Another limit is that hidden pipelines require a certain personality type. If you are an introvert who dreads networking events, forcing yourself to attend conferences will burn you out. In that case, focus on online communities where written interaction is the norm. You can build proximity and authority through thoughtful comments and direct messages without ever leaving your desk. The principle is the same, even if the medium differs.

Finally, hidden pipelines have a longer time to first lead. You might invest three months before seeing any return. This can be demoralizing if you are used to quick wins. To stay motivated, track leading indicators (conversations, connections, introductions) rather than lagging ones (revenue). Celebrate small wins like a positive comment or a new connection. Over time, the pipeline will build momentum, and the lag between effort and result will shrink.

Balancing Visible and Hidden

A practical rule of thumb: spend 70% of your lead generation time on visible channels (ads, outreach, referrals) and 30% on hidden pipelines. As your hidden pipelines start producing, shift the ratio gradually. But never abandon visible channels entirely—they provide a safety net when hidden pipelines dry up. Diversification is the key to sustainable growth.

Reader FAQ

How do I find the right communities for my niche?

Start with a list of 10 keywords your ideal clients use (e.g., 'healthtech product managers,' 'SaaS growth'). Search for those terms on LinkedIn, Reddit, Slack, and Discord. Look for groups with active discussions (at least 10 posts per week) and a mix of questions and sharing. Avoid groups that are mostly self-promotion. Join 3–5 groups, observe for two weeks, then pick one to focus on.

What if I don't have time for long-term nurturing?

You don't need to nurture every contact. Use the '10% rule': for every 10 people you meet, invest deeper in 1. The rest get a single follow-up and then move to a low-touch nurture sequence (e.g., monthly newsletter). This way, you still benefit from the network effect without overwhelming your schedule.

How do I ask for introductions without feeling awkward?

Frame it as a mutual benefit. Say: 'I'm trying to learn more about [industry/role]. Do you know anyone who might be open to a 15-minute chat? I'm happy to share my findings with you afterward.' This makes the introduction a learning opportunity, not a sales pitch. Most people are happy to help if it's low effort for them.
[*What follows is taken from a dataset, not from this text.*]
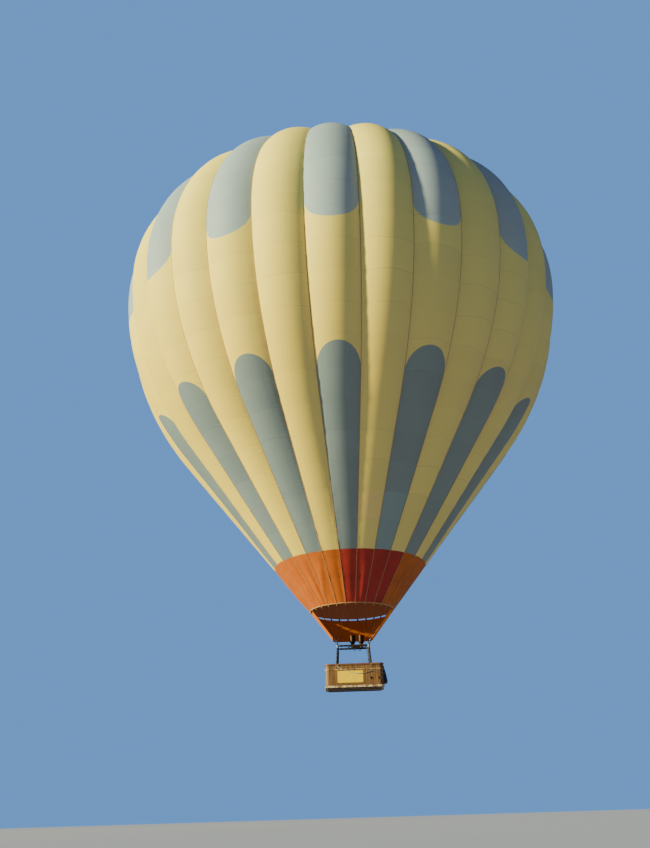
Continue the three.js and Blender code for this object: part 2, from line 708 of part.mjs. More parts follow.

Can hidden pipelines work for B2C services?

Yes, but the communities are different. For B2C, think local Facebook groups, Nextdoor, hobby forums, or parenting groups. The same principles apply: be helpful, build authority, and nurture relationships. The main difference is that B2C clients often decide faster, so the pipeline can be shorter—weeks instead of months.

What's the biggest mistake people make with hidden pipelines?

Giving up too early. Most people try for a month, see no results, and quit. Hidden pipelines are like compound interest: they are invisible at first, then suddenly they take off. The key is to stick with one pipeline for at least three months before evaluating. If you jump from one idea to another, you never give any of them time to work.

Next steps: pick one hidden pipeline from this guide—alumni network, industry association, or online community—and commit to it for 90 days. Set a weekly goal: 3 meaningful interactions (comments, DMs, or posts). Track your conversations in a simple spreadsheet. At the end of 90 days, review the number of new relationships and any referrals or projects that came from them. Then decide whether to double down or try a different pipeline. The goal is not perfection; it's momentum.